Work to do:
Repeat exactly the lines from the one containing "# grip strips" through the one containing "return low, high", both lines included, please, without any other lines.

::::

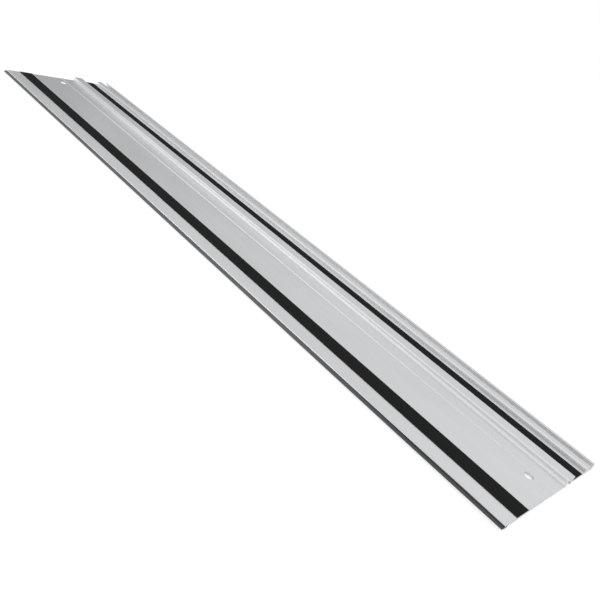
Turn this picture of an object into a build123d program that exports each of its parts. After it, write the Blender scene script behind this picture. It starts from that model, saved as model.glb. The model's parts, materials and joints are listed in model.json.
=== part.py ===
from build123d import *
import os

# Guide rail for a plunge-cut circular saw: an aluminium extrusion with a
# splinter guard, glide strips on its deck and grip strips underneath.
# +X runs along the rail, -Y is the cutting edge (front), +Y is the accessory
# slot side (rear), +Z is up.
# Origin: centre of the footprint, on the work surface the grip strips rest on.
# Section positions are given as u, the distance from the aluminium's
# cutting-side edge, and z, the height above the work surface. All in mm.

# ---- overall ----
rail_length = 1000.0
alu_width = 178.0
guard_overhang = 4.0        # guard lip outside the aluminium
deck_z = 4.5                # top of the deck
deck_t = 3.0
foot_z = 0.6                # lowest aluminium; the grip strips stand proud of it

# ---- guide ridge: an inverted U with a T-slot mouth below ----
ridge_u0 = 114.5
ridge_u1 = 129.0
ridge_h = 5.9               # above the deck
ridge_wall = 1.5
ridge_roof = 1.7
ridge_top_r = 1.2
ridge_front_foot_r = 4.0
ridge_rear_foot_r = 0.8
clamp_mouth = 7.8
clamp_lip_t = 1.5
clamp_lip_r = 0.4

# ---- accessory T-slot along the rear edge, open at the top ----
slot_u0 = 158.3
slot_h = 4.4                # above the deck
slot_mouth_u0 = 166.9
slot_mouth_u1 = 174.5
slot_cavity_u0 = 166.0
slot_wall = 1.5
slot_rear_wall = 2.6
slot_lip_t = 1.2
slot_floor_z = 4.2          # floor of the cavity
slot_floor_t = 1.8
slot_foot_r = 0.2           # where the block meets the deck
slot_shoulder_r = 3.2       # front shoulder of the block
slot_inner_r = 1.6          # under that shoulder
slot_outer_r = 0.6          # rear edge corners and front foot corner
slot_mouth_r = 0.4

# ---- bead on the deck, stiffening ribs under it ----
bead_u = 94.0
bead_w = 2.4
bead_h = 0.7
bead_r = 0.65
rib_t = 1.2
stiffener_u = (68.0, bead_u)
rear_rib_gap = 1.5          # from the rear grip strip to the rib behind it

# ---- thick cutting edge, with a keyed groove for the splinter guard ----
edge_w = 6.7
edge_top_r = 0.4
edge_foot_r = 0.5
groove_z0 = 1.55            # lower face of the groove
groove_h = 1.4
groove_depth = 3.0
pocket_depth = 2.2          # beyond the groove mouth
pocket_extra = 0.5          # the pocket rises above the mouth and holds the guard's barb
guard_t = 1.3
guard_key_gap = 0.15
guard_lip_r = 0.35

# ---- hanging holes ----
hole_d = 9.0
hole_u = 84.7
hole_end = 24.5             # hole centre to the rail's end
hole_chamfer = 0.3
hole_cut_extra = 4.0        # drill length beyond the deck thickness
cone_margin = 0.05          # enlarges the chamfer cone past the deck face

# ---- self-adhesive strips: a carrier on an adhesive film; (u0, u1) limits ----
film_t = 0.15
glide_t = 0.35
glide_strips = {"front": (20.3, 40.7), "rear": (131.4, 151.6)}
grip_strips = {"front": (18.75, 42.75), "rear": (131.5, 151.5)}
grip_gap = 0.15             # side gap between the front grip strip and its ribs
grip_end = 6.0              # the grip strips stop short of the rail's ends

# ---- overlaps that keep the booleans clean ----
embed = 0.5                 # a shape sinks into, or a cut runs into, its neighbour
cut_past = 1.0              # a cut runs out past an open face
pocket_overlap = 0.1

# ---- derived ----
centre_u = (alu_width - guard_overhang) / 2
deck_under = deck_z - deck_t
ridge_top = deck_z + ridge_h
slot_top = deck_z + slot_h
pocket_u1 = groove_depth + pocket_depth
pocket_top = groove_z0 + groove_h + pocket_extra


def rect(u0, u1, z0, z1):
    """Rectangle in the section plane, by its limits."""
    return Pos((u0 + u1) / 2 - centre_u, (z0 + z1) / 2) * Rectangle(u1 - u0, z1 - z0)


def round_corners(section, radius, points, tol=0.02):
    """Fillets the section's corners that lie at the given (u, z) points."""
    corners = ShapeList(
        v
        for v in section.vertices()
        for u, z in points
        if abs(v.X - (u - centre_u)) < tol and abs(v.Y - z) < tol
    )
    return fillet(corners, radius)


def along_x(section, length=rail_length):
    """Sweeps a section along X, centred on the origin."""
    return extrude(Plane.YZ * section, amount=length / 2, both=True)


def rail_section():
    """Section of the aluminium extrusion."""
    section = rect(0, alu_width - slot_wall, deck_under, deck_z)

    # thick cutting edge with the keyed groove
    section += rect(0, edge_w, foot_z, deck_z)
    section -= rect(-cut_past, groove_depth, groove_z0, groove_z0 + groove_h)
    section -= rect(groove_depth - pocket_overlap, pocket_u1, groove_z0, pocket_top)

    # ribs: both sides of the front grip strip, one behind the rear one,
    # and two stiffeners between
    front_u0, front_u1 = grip_strips["front"]
    rear_u1 = grip_strips["rear"][1]
    rib_starts = [front_u0 - grip_gap - rib_t, front_u1 + grip_gap, rear_u1 + rear_rib_gap]
    rib_starts += [u - rib_t / 2 for u in stiffener_u]
    for u0 in rib_starts:
        section += rect(u0, u0 + rib_t, foot_z, deck_z - embed)

    # bead
    bead_u0 = bead_u - bead_w / 2
    bead_u1 = bead_u + bead_w / 2
    bead_top = deck_z + bead_h
    section += rect(bead_u0, bead_u1, deck_z - embed, bead_top)

    # ridge block, then its cavity and mouth
    ridge_mid = (ridge_u0 + ridge_u1) / 2
    clamp_u0 = ridge_mid - clamp_mouth / 2
    clamp_u1 = ridge_mid + clamp_mouth / 2
    lip_top = foot_z + clamp_lip_t
    section += rect(ridge_u0, ridge_u1, foot_z, ridge_top)
    section -= rect(ridge_u0 + ridge_wall, ridge_u1 - ridge_wall, lip_top, ridge_top - ridge_roof)
    section -= rect(clamp_u0, clamp_u1, foot_z - cut_past, lip_top + embed)

    # slot block: its front shoulder, then the full-height part behind
    block_u0 = slot_cavity_u0 - slot_wall
    lip_under = slot_top - slot_lip_t
    section += rect(slot_u0, alu_width, deck_under, slot_top)
    section += rect(block_u0, alu_width, foot_z, slot_top)
    # T cavity, relief below its floor, mouth, relief under the shoulder
    section -= rect(slot_cavity_u0, alu_width - slot_rear_wall, slot_floor_z, lip_under)
    section -= rect(slot_mouth_u0, slot_mouth_u1, foot_z - cut_past, slot_floor_z - slot_floor_t)
    section -= rect(slot_mouth_u0, slot_mouth_u1, lip_under - embed, slot_top + cut_past)
    section -= rect(slot_u0 + slot_wall, block_u0, foot_z - cut_past, lip_under)

    # (radius, corners as (u, z))
    roundings = [
        (ridge_top_r, [(ridge_u0, ridge_top), (ridge_u1, ridge_top)]),
        (ridge_front_foot_r, [(ridge_u0, deck_z)]),
        (ridge_rear_foot_r, [(ridge_u1, deck_z)]),
        (slot_foot_r, [(slot_u0, deck_z)]),
        (slot_shoulder_r, [(slot_u0, slot_top)]),
        (slot_inner_r, [(slot_u0 + slot_wall, lip_under)]),
        (slot_outer_r, [(alu_width, slot_top), (alu_width, foot_z), (block_u0, foot_z)]),
        (slot_mouth_r, [(slot_mouth_u0, slot_top), (slot_mouth_u1, slot_top)]),
        (bead_r, [(bead_u0, bead_top), (bead_u1, bead_top)]),
        (edge_top_r, [(0, deck_z)]),
        (edge_foot_r, [(0, foot_z), (edge_w, foot_z)]),
        (clamp_lip_r, [(u, foot_z) for u in (ridge_u0, ridge_u1, clamp_u0, clamp_u1)]),
    ]
    for radius, points in roundings:
        section = round_corners(section, radius, points)
    return section


def rail_extrusion():
    """Extrusion with a hanging hole at each end, lightly chamfered at the deck face."""
    rail = along_x(rail_section())
    hole_r = hole_d / 2
    hole_y = hole_u - centre_u
    cone_z = deck_z - hole_chamfer / 2 + cone_margin
    for side in (-1, 1):
        x = side * (rail_length / 2 - hole_end)
        rail -= Pos(x, hole_y, deck_z - deck_t / 2) * Cylinder(hole_r, deck_t + hole_cut_extra)
        rail -= Pos(x, hole_y, cone_z) * Cone(
            hole_r - cone_margin,
            hole_r + hole_chamfer + cone_margin,
            hole_chamfer + 2 * cone_margin,
        )
    return rail


def splinter_guard():
    """Thin lip with a barb, lying on the groove's lower face."""
    barb_u0 = groove_depth + guard_key_gap
    lip_top = groove_z0 + guard_t
    section = rect(-guard_overhang, barb_u0, groove_z0, lip_top)
    section += rect(barb_u0, pocket_u1 - guard_key_gap, groove_z0, pocket_top - guard_key_gap)
    section = round_corners(section, guard_lip_r, [(-guard_overhang, lip_top)])
    return along_x(section)


pieces = {
    "rail_extrusion": rail_extrusion(),
    "splinter_guard": splinter_guard(),
}

# glide strips lie on the deck, film below the carrier
film_top = deck_z + film_t
for place, (u0, u1) in glide_strips.items():
    pieces[f"{place}_glide_strip"] = along_x(rect(u0, u1, film_top, film_top + glide_t))
    pieces[f"{place}_glide_adhesive"] = along_x(rect(u0, u1, deck_z, film_top))

# grip strips hang under the deck, film above, and reach the work surface
grip_length = rail_length - 2 * grip_end
grip_top = deck_under - film_t
for place, (u0, u1) in grip_strips.items():
    pieces[f"{place}_grip_strip"] = along_x(rect(u0, u1, 0, grip_top), grip_length)
    pieces[f"{place}_grip_adhesive"] = along_x(rect(u0, u1, grip_top, deck_under), grip_length)

# ---- one STEP per piece ----
os.makedirs("parts", exist_ok=True)
for name, piece in pieces.items():
    body = piece.solid()
    body.label = name
    export_step(body, os.path.join("parts", name + ".step"))
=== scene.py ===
"""An aluminium guide rail with its rubber splinter guard, glide strips and grip strips.

The rail lies along X with its underside towards the floor at z = 0. Its cutting edge,
which holds the splinter guard, is the front (-Y); the accessory slot is at the rear (+Y).
Sections are drawn as (u, z) in mm: u runs back from the cutting edge, z up from the floor.
"""
import json
import math
from functools import reduce

import bmesh
import bpy
from mathutils import Matrix, Vector


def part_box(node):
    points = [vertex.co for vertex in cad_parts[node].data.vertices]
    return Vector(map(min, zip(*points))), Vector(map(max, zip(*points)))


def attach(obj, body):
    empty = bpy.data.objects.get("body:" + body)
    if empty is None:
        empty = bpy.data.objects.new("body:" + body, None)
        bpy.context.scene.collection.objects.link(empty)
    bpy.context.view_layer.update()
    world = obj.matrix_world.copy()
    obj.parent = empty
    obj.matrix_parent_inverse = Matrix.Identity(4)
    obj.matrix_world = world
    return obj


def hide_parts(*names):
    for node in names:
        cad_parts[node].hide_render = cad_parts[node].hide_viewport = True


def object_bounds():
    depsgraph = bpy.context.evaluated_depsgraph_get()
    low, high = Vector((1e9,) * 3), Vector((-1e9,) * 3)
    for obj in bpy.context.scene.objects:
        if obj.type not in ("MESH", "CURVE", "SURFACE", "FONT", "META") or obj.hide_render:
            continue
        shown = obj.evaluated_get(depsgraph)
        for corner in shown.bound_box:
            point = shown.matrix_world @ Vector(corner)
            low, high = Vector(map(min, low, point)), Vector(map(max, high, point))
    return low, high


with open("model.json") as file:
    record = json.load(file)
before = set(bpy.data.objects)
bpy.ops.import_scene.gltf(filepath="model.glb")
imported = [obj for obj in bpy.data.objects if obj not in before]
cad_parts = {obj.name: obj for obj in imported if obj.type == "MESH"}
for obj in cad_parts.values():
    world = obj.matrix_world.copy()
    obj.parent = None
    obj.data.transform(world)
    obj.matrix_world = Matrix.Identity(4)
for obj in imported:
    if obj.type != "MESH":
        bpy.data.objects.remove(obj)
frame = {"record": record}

cad_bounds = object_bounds()
scene = bpy.context.scene
MM = 0.001

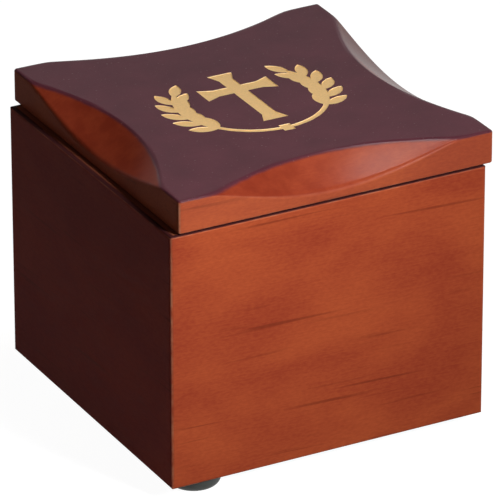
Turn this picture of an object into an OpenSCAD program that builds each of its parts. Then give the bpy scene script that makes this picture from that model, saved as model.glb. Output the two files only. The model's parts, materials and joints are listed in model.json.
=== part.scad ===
// Small square keepsake box of cherry-stained wood: four mitred boards on a flush bottom,
// a thick lid with four scooped edges on two brass butt hinges, and four rubber feet.
// Millimetres, front towards -Y, +Z up. The origin is the middle of the overall outline
// in plan, on the plane under the feet.

/* [Body] */
// Width of the body along the front
body_w = 76; // [72:0.5:120]
// Depth of the body from front to back
body_d = 76; // [72:0.5:120]
// Height of the boards
body_h = 59.2; // [40:0.1:90]
// Thickness of the boards
wall = 8; // [7.6:0.1:10]
// Radius of the four upright corners
corner_rad = 0.7; // [0.4:0.1:2]
// Radius of the long edges of the boards
board_edge_rad = 0.5; // [0.2:0.1:0.8]

/* [Bottom panel] */
// Thickness of the bottom panel
panel_t = 4; // [3:0.1:6]
// Width of the rebate that holds the bottom panel
rebate_w = 4; // [2:0.1:5]
// Gap round the bottom panel in its rebate
panel_clear = 0.15; // [0.05:0.05:0.4]

/* [Lining] */
// Thickness of the lining pad near its rim
lining_t = 2; // [1.5:0.1:4]
// Rise of the pad's middle above its rim
lining_crown = 0.8; // [0.2:0.1:2]
// Width of the pad's rounded rim
lining_rim = 1.8; // [1:0.1:3]
// Gap between the pad and the boards
lining_clear = 0.3; // [0.2:0.1:1]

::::

Output of the exercise:
# grip strips hang under the deck, film above, and reach the work surface
grip_length = rail_length - 2 * grip_end
grip_top = deck_under - film_t
for place, (u0, u1) in grip_strips.items():
    pieces[f"{place}_grip_strip"] = along_x(rect(u0, u1, 0, grip_top), grip_length)
    pieces[f"{place}_grip_adhesive"] = along_x(rect(u0, u1, grip_top, deck_under), grip_length)

# ---- one STEP per piece ----
os.makedirs("parts", exist_ok=True)
for name, piece in pieces.items():
    body = piece.solid()
    body.label = name
    export_step(body, os.path.join("parts", name + ".step"))
=== scene.py ===
"""An aluminium guide rail with its rubber splinter guard, glide strips and grip strips.

The rail lies along X with its underside towards the floor at z = 0. Its cutting edge,
which holds the splinter guard, is the front (-Y); the accessory slot is at the rear (+Y).
Sections are drawn as (u, z) in mm: u runs back from the cutting edge, z up from the floor.
"""
import json
import math
from functools import reduce

import bmesh
import bpy
from mathutils import Matrix, Vector


def part_box(node):
    points = [vertex.co for vertex in cad_parts[node].data.vertices]
    return Vector(map(min, zip(*points))), Vector(map(max, zip(*points)))


def attach(obj, body):
    empty = bpy.data.objects.get("body:" + body)
    if empty is None:
        empty = bpy.data.objects.new("body:" + body, None)
        bpy.context.scene.collection.objects.link(empty)
    bpy.context.view_layer.update()
    world = obj.matrix_world.copy()
    obj.parent = empty
    obj.matrix_parent_inverse = Matrix.Identity(4)
    obj.matrix_world = world
    return obj


def hide_parts(*names):
    for node in names:
        cad_parts[node].hide_render = cad_parts[node].hide_viewport = True


def object_bounds():
    depsgraph = bpy.context.evaluated_depsgraph_get()
    low, high = Vector((1e9,) * 3), Vector((-1e9,) * 3)
    for obj in bpy.context.scene.objects:
        if obj.type not in ("MESH", "CURVE", "SURFACE", "FONT", "META") or obj.hide_render:
            continue
        shown = obj.evaluated_get(depsgraph)
        for corner in shown.bound_box:
            point = shown.matrix_world @ Vector(corner)
            low, high = Vector(map(min, low, point)), Vector(map(max, high, point))
    return low, high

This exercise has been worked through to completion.